Task details: Return, exactly as written, every line from the first line of the data below through the line that contains "WHORL_CLEARANCE = 0.009".

Dataset content:
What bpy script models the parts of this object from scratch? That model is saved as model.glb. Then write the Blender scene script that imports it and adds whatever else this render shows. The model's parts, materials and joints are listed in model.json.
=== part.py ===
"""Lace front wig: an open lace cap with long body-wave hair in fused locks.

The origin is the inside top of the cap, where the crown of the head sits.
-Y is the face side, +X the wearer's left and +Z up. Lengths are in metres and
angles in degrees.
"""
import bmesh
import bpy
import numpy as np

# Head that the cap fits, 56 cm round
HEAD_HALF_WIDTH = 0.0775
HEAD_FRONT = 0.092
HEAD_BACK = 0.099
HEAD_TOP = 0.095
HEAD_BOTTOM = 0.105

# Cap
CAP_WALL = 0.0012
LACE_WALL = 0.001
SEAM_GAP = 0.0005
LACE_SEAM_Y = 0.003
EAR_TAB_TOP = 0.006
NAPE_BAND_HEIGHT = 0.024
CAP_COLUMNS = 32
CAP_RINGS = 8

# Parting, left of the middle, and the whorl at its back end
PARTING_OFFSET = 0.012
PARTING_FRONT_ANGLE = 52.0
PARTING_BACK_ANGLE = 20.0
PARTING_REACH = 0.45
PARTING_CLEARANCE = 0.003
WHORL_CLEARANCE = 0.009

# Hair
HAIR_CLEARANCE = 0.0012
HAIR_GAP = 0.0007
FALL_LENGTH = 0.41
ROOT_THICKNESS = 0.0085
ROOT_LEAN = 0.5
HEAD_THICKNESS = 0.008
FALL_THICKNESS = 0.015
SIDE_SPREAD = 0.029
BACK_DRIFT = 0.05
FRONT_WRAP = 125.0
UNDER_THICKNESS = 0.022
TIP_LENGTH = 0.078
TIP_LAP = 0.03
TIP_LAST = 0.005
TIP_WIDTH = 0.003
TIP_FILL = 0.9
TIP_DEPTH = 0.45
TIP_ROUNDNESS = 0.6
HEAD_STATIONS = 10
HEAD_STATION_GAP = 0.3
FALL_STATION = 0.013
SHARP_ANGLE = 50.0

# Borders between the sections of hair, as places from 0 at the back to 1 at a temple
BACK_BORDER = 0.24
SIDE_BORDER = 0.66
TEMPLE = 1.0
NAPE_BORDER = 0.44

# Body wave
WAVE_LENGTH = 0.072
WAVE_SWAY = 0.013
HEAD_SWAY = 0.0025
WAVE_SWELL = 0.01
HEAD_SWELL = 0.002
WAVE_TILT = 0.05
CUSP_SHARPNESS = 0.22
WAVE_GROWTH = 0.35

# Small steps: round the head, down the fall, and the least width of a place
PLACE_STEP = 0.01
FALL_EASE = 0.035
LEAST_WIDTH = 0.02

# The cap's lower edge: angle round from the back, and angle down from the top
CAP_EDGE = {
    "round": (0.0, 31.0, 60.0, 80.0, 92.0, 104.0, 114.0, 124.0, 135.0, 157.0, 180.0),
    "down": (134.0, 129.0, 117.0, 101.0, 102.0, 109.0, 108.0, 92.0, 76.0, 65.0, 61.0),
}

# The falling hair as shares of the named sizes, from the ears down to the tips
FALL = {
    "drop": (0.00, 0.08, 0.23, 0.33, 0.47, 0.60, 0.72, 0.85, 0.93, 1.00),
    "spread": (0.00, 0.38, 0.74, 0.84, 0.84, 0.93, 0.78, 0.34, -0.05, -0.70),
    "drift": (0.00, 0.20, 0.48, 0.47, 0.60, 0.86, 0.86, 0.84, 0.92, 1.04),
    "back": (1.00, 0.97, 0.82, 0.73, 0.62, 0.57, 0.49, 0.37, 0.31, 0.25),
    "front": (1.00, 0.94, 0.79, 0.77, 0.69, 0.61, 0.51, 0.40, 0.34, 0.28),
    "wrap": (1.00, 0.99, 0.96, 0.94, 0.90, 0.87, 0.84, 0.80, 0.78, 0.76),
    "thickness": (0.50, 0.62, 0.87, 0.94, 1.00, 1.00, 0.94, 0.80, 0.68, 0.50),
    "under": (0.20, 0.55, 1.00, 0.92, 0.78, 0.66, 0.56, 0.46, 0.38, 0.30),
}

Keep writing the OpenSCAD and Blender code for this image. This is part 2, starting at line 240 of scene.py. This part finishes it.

Answer to this task:
What bpy script models the parts of this object from scratch? That model is saved as model.glb. Then write the Blender scene script that imports it and adds whatever else this render shows. The model's parts, materials and joints are listed in model.json.
=== part.py ===
"""Lace front wig: an open lace cap with long body-wave hair in fused locks.

The origin is the inside top of the cap, where the crown of the head sits.
-Y is the face side, +X the wearer's left and +Z up. Lengths are in metres and
angles in degrees.
"""
import bmesh
import bpy
import numpy as np

# Head that the cap fits, 56 cm round
HEAD_HALF_WIDTH = 0.0775
HEAD_FRONT = 0.092
HEAD_BACK = 0.099
HEAD_TOP = 0.095
HEAD_BOTTOM = 0.105

# Cap
CAP_WALL = 0.0012
LACE_WALL = 0.001
SEAM_GAP = 0.0005
LACE_SEAM_Y = 0.003
EAR_TAB_TOP = 0.006
NAPE_BAND_HEIGHT = 0.024
CAP_COLUMNS = 32
CAP_RINGS = 8

# Parting, left of the middle, and the whorl at its back end
PARTING_OFFSET = 0.012
PARTING_FRONT_ANGLE = 52.0
PARTING_BACK_ANGLE = 20.0
PARTING_REACH = 0.45
PARTING_CLEARANCE = 0.003
WHORL_CLEARANCE = 0.009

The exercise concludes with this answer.